Let’s assume you are among the minority of nonprofit agencies who have actually gone through a strategic planning session over the past year or two or even three. In that previous session, your leadership, board, volunteers, funders, and other community members may have worked with an independent facilitator to put together an amazing strategic plan that includes your mission statement, your organizational values, your 5-year vision statement, and perhaps even your objectives, goals and tactics. Why, then, would you ever again need, let alone in the next few years, to hold another strategic planning session? One reason:
Change happens, and if you and your strategic plan do not adapt to change, you become the epitome of obsolescence.
Which changes are likely to turn your strategic plan from beautiful creation to relic? Here are 7, for starters, along with the types of questions your strategic planning group should be asking itself every year, even if you already have a plan in place:
- Economic: Whether the economy improves or spirals down, how might it affect your clients, your employees ,your vendors, and even your policymakers? If the economy goes way south, is our organization prepared financially and do our programs have contingencies to adjust?
- Legal: Speaking of policymakers, many of them see their job as making laws, sometimes even new laws when they are unnecessary. Are you tracking federal and state laws and regulations that affect the way you do business? When a law changes, is replaced or expires, how will that change your own compliance issues?
- Industry-related: What developments in your service sector or industry are changing the way you do business?

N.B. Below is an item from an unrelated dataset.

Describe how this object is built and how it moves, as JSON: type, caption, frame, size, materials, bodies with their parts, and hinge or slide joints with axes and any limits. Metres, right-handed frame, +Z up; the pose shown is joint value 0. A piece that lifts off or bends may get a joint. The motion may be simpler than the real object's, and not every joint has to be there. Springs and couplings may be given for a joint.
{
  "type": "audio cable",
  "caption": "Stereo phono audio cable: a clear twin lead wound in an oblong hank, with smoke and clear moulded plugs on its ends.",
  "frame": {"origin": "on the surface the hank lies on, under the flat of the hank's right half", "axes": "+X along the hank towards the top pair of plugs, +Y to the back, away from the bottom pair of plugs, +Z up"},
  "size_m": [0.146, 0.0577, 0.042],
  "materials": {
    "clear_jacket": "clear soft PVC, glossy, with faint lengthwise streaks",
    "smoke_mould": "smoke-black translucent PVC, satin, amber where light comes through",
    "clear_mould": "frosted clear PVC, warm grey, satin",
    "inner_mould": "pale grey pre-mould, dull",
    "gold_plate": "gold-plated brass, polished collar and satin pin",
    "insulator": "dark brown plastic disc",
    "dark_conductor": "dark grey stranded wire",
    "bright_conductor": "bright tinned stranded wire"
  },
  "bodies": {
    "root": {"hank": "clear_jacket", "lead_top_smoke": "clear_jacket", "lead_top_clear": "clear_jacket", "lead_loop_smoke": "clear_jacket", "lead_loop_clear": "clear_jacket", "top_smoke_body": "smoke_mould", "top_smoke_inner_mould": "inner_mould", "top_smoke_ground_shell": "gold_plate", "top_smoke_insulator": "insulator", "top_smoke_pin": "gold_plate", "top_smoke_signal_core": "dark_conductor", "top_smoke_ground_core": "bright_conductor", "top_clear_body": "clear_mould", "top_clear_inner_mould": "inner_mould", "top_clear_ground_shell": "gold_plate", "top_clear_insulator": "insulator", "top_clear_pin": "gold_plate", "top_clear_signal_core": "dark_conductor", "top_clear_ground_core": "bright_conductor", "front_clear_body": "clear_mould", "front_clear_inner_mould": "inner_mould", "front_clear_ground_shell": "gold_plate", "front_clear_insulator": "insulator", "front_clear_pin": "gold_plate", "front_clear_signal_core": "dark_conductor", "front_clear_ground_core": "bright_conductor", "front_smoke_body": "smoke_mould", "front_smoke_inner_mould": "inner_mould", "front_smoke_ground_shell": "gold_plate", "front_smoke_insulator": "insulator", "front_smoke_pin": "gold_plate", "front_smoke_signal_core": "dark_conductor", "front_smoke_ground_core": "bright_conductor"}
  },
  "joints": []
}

Who from your organization is attending industry trade group conferences? Is that person attending strategic planning review meetings? What are the critical issues you and your competition are facing together? Is there a need or opportunity to partner with competitors or other organizations to address threats to your industry?

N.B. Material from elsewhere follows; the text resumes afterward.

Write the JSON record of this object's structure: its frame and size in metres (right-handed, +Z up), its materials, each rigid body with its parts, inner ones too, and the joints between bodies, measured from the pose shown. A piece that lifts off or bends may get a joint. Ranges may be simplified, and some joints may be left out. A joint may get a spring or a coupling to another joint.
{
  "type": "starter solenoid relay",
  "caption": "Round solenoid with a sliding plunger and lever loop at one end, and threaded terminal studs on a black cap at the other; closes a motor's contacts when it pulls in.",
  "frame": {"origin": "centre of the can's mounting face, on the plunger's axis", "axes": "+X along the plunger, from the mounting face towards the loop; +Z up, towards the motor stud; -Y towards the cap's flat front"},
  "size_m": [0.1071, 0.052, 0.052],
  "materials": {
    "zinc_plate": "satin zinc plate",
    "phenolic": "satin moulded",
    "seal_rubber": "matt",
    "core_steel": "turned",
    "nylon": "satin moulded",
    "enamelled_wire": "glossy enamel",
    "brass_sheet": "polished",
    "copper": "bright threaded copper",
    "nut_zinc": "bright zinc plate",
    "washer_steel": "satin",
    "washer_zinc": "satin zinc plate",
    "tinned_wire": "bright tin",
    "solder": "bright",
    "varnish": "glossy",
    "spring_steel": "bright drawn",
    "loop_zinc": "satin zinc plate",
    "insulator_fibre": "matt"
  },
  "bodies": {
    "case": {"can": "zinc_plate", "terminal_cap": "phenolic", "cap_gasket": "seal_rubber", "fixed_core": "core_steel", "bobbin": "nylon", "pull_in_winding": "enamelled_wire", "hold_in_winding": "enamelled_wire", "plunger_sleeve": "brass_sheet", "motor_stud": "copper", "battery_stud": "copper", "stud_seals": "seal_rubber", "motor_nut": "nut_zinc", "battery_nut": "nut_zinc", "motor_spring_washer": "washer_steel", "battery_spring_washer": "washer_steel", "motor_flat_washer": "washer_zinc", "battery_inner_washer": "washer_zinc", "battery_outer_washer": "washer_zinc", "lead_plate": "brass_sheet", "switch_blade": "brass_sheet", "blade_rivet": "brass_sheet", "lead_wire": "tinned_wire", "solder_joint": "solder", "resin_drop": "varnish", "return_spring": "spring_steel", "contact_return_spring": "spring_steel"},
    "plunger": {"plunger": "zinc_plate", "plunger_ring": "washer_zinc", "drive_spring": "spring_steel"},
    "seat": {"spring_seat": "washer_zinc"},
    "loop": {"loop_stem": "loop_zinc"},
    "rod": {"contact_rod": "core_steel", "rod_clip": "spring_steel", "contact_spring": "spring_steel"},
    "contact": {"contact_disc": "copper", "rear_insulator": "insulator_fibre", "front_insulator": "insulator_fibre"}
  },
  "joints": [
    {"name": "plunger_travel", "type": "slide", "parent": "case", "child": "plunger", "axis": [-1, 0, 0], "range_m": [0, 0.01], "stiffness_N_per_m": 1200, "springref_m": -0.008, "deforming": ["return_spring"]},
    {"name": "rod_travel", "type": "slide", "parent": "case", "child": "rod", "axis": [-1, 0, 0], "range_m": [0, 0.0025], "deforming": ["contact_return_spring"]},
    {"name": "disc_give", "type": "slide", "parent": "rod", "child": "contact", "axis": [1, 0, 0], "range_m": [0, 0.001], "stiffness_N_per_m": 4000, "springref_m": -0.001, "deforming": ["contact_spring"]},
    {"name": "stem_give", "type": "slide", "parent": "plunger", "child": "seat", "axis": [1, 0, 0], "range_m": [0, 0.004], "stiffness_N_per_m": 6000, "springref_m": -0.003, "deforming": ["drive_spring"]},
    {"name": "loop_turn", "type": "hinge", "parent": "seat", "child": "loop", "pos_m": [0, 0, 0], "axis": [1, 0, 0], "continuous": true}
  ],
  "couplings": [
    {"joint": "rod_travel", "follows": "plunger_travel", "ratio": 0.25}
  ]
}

- Competitor-related: With regards to your competition, who is new to your field that may be taking away some of your business, your customers or even your vendors? What are they doing differently than you? How are they innovating? What are your options?
- Technological: Innovation is critical, even in the nonprofit service sector. Technology is, though, not just about innovation. Yes, you want to know if there is new technology that will help you be a more efficient organization, but that technology does not always have to be new. What technological resources does your staff need to be most effective and efficient?
- Staffing: Even when properly fitted with resources, staffing turnover can change your ability to fulfill your mission and achieve your goals. Your strategic planning review meetings need to address staffing changes. Who has left the organization? What were the strategic plan-related assignments that person was involved in? What unique skills and resources did we lose? How are we replacing those and with whom?
- Cultural: This change may not be as quick or noticeable, but it is definitely critical to bear in mind. Look at the headlines and hashtags over the past year and ask your planning meeting participants: “What are the trends in our communities that either require our organization to change the way we get things done or that provide us with an opportunity to build and grow our services?” This is not the same thing as jumping on the bandwagon. This is being aware of shifts within our communities that can fundamentally change the way people see our services and the way our organization can serve our communities.
When the winds of change blow your direction, your organization will either be tossed about as on the waves of the sea or you will harness the power of this wind and sail on to do the greater good that only you can. The end result will depend upon whether you accept and adapt to change or not. Make sure that these conversations are part of your strategic planning and strategic plan evaluations.